For many, the long-awaited unveiling proved a sombre occasion. “Today is an extraordinary day in our history,” said National Holocaust Monument Development Council chair Rabbi Daniel Friedman. “But at the same time, today is a bittersweet day. The truth is, we’d all much rather not be here today…and so we gather today proud of the most incredible Holocaust monument in the world, but devastated at the memory of what has brought us to this point.”

Eva Kuper, a Holocaust survivor and a speaker at the Montreal Holocaust Museum, told the crowd her remarkable story of how, when she was only two years old, a family member saved her at the last minute from a cattle car destined for Treblinka extermination camp. Her mother was on board that cattle car, and was killed by the Nazis within an hour of arriving at Treblinka.

“My survival is a miracle,” Kuper told the audience. “But the story of each and every individual who survived the Holocaust is miraculous.… I am gratified to be a witness today to this momentous occasion when Canada unveils this striking and evocative monument to the Holocaust. It is a fitting tribute to the victims, to survivors and to the Canadians who took part in defeating the Nazis and liberating Europe.”
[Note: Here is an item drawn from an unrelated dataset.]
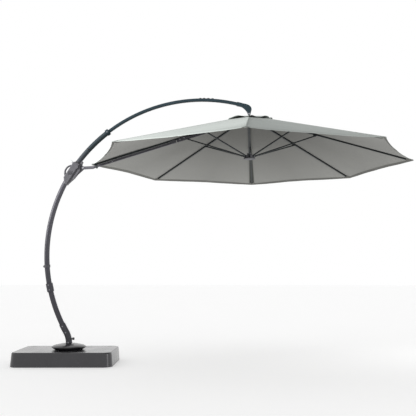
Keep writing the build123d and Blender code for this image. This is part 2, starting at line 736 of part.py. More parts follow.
def carriage_body():
    """Both shells of the carriage as one block, before it is split."""
    with BuildPart() as body:
        with BuildSketch(carriage):
            outline(
                (shell_inner, SHELL_BOTTOM),
                (-8, SHELL_BOTTOM),
                (SHELL_OUT, -90),
                (SHELL_OUT, SHELL_TOP),
                (18, SHELL_TOP + 8),
                (shell_inner, SHELL_TOP + 14),
            )
        extrude(amount=SHELL_HALF_DEPTH, both=True)
        fillet(body.edges().filter_by(Axis.Y), radius=8)
        fillet(body.faces().filter_by(Axis.Y).edges(), radius=7)
        with BuildSketch(carriage):
            outline((-30, 94), (-50, 78), (-66, 40), (-58, -40), (shell_inner, -128), (-30, -128))
        extrude(amount=SHELL_HALF_DEPTH - 12, both=True)
        with BuildSketch(carriage):
            outline((-26, 84), (-26, 134), (-42, 130), (-48, 104), (-48, 84))
        extrude(amount=EAR_HALF + 6, both=True)
        with BuildSketch(carriage):
            with Locations(ear_spot):
                Circle(EAR_RADIUS)
            with Locations((-32, -110), (-32, 100)):
                Circle(2)
            make_hull()
        extrude(amount=EAR_HALF, both=True)
        with BuildSketch(carriage):
            with Locations(LEVER_PIVOT):
                Circle(7)
            with Locations((SHELL_OUT - 2, LEVER_PIVOT[1] - 3)):
                Rectangle(2, 26)
            make_hull()
        extrude(amount=LEVER_GAP + 5, both=True)
        with BuildSketch(carriage):
            with Locations((LEVER_PIVOT[0] + 3, LEVER_PIVOT[1])):
                Rectangle(22, 40)
        extrude(amount=LEVER_GAP, both=True, mode=Mode.SUBTRACT)
        with BuildSketch(carriage):
            with Locations((-17, 57)):
                Circle(BADGE_RADIUS)
        extrude(amount=SHELL_HALF_DEPTH + 4, both=True)
        with BuildSketch(carriage):
            for step in range(GRIP_BARS):
                along = GRIP_BAR_PITCH * step
                with Locations((12 - along * cos(radians(upright)), along * sin(radians(upright)) - 32)):
                    RectangleRounded(4.5, 40, 2, rotation=-upright)
        extrude(amount=SHELL_HALF_DEPTH + 2.5, both=True)
        add(arc_tube(CARRIAGE_ANGLE + 8, CARRIAGE_ANGLE - 8, LINER_OUTER), mode=Mode.SUBTRACT)
        with BuildSketch(carriage):
            with Locations(ear_spot):
                Circle(ARM_PIN_RADIUS)
            with Locations(LEVER_PIVOT):
                Circle(PIN_RADIUS + RUNNING)
        extrude(amount=60, both=True, mode=Mode.SUBTRACT)
    return body.part


whole_carriage = carriage_body()
for side, name in ((-1, "carriage_front_shell"), (1, "carriage_back_shell")):
    with BuildPart() as shell:
        add(whole_carriage)
        with BuildSketch(carriage.offset(side * SPLIT_GAP)):
            Rectangle(600, 600)
        extrude(amount=side * 100, mode=Mode.INTERSECT)
    save(shell.part, name)

with BuildPart() as mast_liners:
    add(arc_tube(CARRIAGE_ANGLE + 3.6, CARRIAGE_ANGLE + 2.6, LINER_OUTER, LINER_INNER))
    add(arc_tube(CARRIAGE_ANGLE - 3.2, CARRIAGE_ANGLE - 4.2, LINER_OUTER, LINER_INNER))
save(mast_liners.part, "mast_liners")

with BuildPart() as loop_handle:
    with BuildSketch(carriage):
        with BuildLine():
            outer = ThreePointArc((18, 62), (69, -8), (18, -86))
            bottom = Line(outer @ 1, (18, -66))
            inner = ThreePointArc(bottom @ 1, (55, -10), (18, 46))
            Line(inner @ 1, outer @ 0)
        make_face()
        with Locations((0, 0)):
            Rectangle(2 * SHELL_OUT, 400, mode=Mode.SUBTRACT)
    extrude(amount=LOOP_HALF_DEPTH, both=True)
    fillet(loop_handle.edges().filter_by(GeomType.CIRCLE), radius=5)
save(loop_handle.part, "loop_handle")

with BuildPart() as release_lever:
    with BuildSketch(carriage):
        with Locations(LEVER_PIVOT):
            Circle(6)
        with Locations(LEVER_TIP):
            Circle(3)
        make_hull()
    extrude(amount=LEVER_GAP - 0.6, both=True)
    with BuildSketch(carriage):
        with Locations(LEVER_PIVOT):
            Circle(PIN_RADIUS)
    extrude(amount=LEVER_GAP + 5, both=True)
save(release_lever.part, "release_lever")

with BuildPart() as arm_pin:
    with BuildSketch(Plane.XZ):
        with Locations((ARM_PIVOT_X, ARM_PIVOT_Z)):
            Circle(ARM_PIN_RADIUS)
    extrude(amount=ARM_WIDTH / 2 + 6, both=True)
    for side in (-1, 1):
        with BuildSketch(Plane.XZ.offset(side * (ARM_WIDTH / 2 + 5.4))):
            with Locations((ARM_PIVOT_X, ARM_PIVOT_Z)):
                Circle(10)
        extrude(amount=side * 3)
save(arm_pin.part, "arm_pin")
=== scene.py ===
import json
import math

import bmesh
import bpy
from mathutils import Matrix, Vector, noise


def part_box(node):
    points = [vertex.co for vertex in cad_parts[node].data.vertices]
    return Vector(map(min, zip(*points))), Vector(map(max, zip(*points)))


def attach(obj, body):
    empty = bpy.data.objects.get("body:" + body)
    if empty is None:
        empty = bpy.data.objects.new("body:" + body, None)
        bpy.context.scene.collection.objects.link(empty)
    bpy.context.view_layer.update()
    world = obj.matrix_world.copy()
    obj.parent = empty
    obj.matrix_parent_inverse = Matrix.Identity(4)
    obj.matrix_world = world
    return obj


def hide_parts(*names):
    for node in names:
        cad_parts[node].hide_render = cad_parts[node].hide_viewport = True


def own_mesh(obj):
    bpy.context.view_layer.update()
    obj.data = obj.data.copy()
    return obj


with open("model.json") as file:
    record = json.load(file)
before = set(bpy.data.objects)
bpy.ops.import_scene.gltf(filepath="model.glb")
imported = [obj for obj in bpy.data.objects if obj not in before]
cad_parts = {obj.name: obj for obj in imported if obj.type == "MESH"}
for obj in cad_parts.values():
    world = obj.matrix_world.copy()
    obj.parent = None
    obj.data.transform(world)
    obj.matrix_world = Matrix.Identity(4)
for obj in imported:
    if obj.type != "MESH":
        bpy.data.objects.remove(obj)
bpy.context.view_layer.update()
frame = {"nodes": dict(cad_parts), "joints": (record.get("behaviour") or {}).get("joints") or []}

# A cantilever parasol, open. Metres, +Z up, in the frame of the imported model.

scene = bpy.context.scene
scene.view_settings.view_transform = "Standard"

# ---- driving dimensions ------------------------------------------------------------------------------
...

Joly, speaking of the strength and courage of the survivors, said,

“It is the courage of these survivors, their willingness to share their experiences, that will help ensure that this never happens again. This monument is not just a symbol of the past but a reminder of our collective responsibility.… We will never forget.”

Trudeau tactfully touched on Canada’s failure to aid Jewish refugees in June 1939. “Our refusal to welcome those on board the MS St. Louis, European Jews seeking sanctuary here in Canada,” he said, “led to the tragic deaths of 254 innocent people in the Holocaust.”

He spoke of the importance of the monument to Canada. “We now have a place in our nation’s capital where families can come together to learn, to ask those tough questions, to grieve and to remember,” he said. “May this monument remind us to always open our arms and our hearts to those in need.”

The Canadian War Museum had proposed creating a Holocaust gallery in its former building on Sussex Drive in the 1990s, but that idea was dropped when it was decided to build the new museum in Ottawa’s LeBreton Flats neighbourhood.

The impetus for a Holocaust monument was spearheaded by second-year university student Laura Grosman after she discovered in 2007 that Canada was one of the few Allied countries lacking a national commemoration for Holocaust victims and survivors.

In 2011, a bill to create a Holocaust monument in Ottawa was given royal assent. The National Holocaust Monument Development Council raised $4.5 million for the design and construction of the monument.

The multi-level star-shaped design was developed by Lord Cultural Resources of Toronto. Entitled Landscape of Loss, Memory and Survival, six tri-angular concrete walls create the points of a star, suggesting the cloth stars Jews and other persecuted victims were forced to wear.

Photographs by Toronto-based photographer Edward Burtynsky have been enlarged and applied to the concrete walls of the monument, depicting scenes from six Holocaust sites: Treblinka, Auschwitz, Berlin, Mauthausen, Theresienstadt and Warsaw. The upper level of the monument provides a direct view of the Peace Tower on Parliament Hill.